Detailed Claim Scenarios
$89,000 — Ransomware Attack, Dallas, TX
A residential roofing company with 35 employees was hit by ransomware that encrypted their entire server, including estimating software (Xactimate), CRM database, accounting system (QuickBooks), and project management files. The attackers demanded $25,000 in Bitcoin. The roofer's cyber policy engaged a breach response team that determined decryption without payment was not feasible. The carrier approved the $25,000 ransom payment. Forensic investigation and system restoration cost $31,000. Business income loss during 12 days of reduced operations totaled $28,000 — the company could not generate estimates, send invoices, or access customer records. Emergency IT consulting to harden systems post-attack added $5,000. Total claim: $89,000.
$34,000 — Customer Data Breach, Atlanta, GA
A residential roofer's cloud-based CRM was compromised through a phishing email clicked by an office administrator. The attacker accessed personal information of 2,800 customers, including names, addresses, email addresses, and in 400 cases, credit card numbers used for payment processing. The cyber policy covered forensic investigation ($8,000), legal counsel for breach notification compliance ($6,000), notification mailing and call center ($14,000 for 2,800 notifications), and 12 months of credit monitoring for the 400 customers with exposed payment data ($6,000). The roofer avoided regulatory fines because the prompt notification satisfied state requirements. Total claim: $34,000.

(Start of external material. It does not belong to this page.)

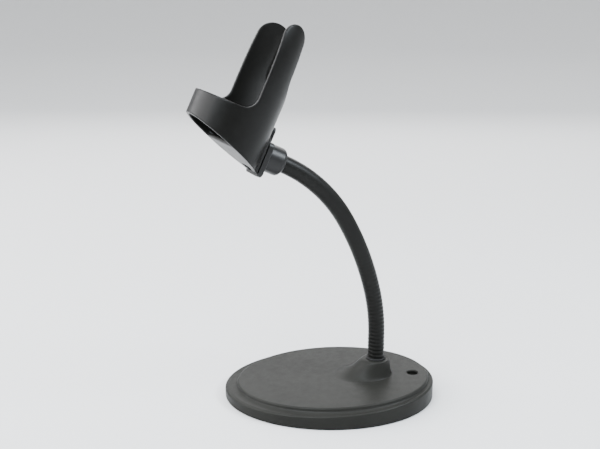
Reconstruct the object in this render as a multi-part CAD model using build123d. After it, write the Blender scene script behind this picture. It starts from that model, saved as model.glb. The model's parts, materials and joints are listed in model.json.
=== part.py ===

$52,000 — Social Engineering Wire Fraud, Phoenix, AZ
An employee at a residential roofing company received an email that appeared to be from the company's primary shingle supplier, requesting that future payments be sent to a new bank account. The email used the supplier's logo, formatting, and the name of the roofer's usual sales contact. The roofer's bookkeeper changed the payment information and wired $52,000 for a pending material order to the fraudulent account. The funds were unrecoverable. The cyber liability policy's social engineering coverage reimbursed the full $52,000 after verification that the employee followed reasonable procedures and was deceived by a sophisticated impersonation. Without cyber coverage, this loss would have come directly from the roofer's operating capital.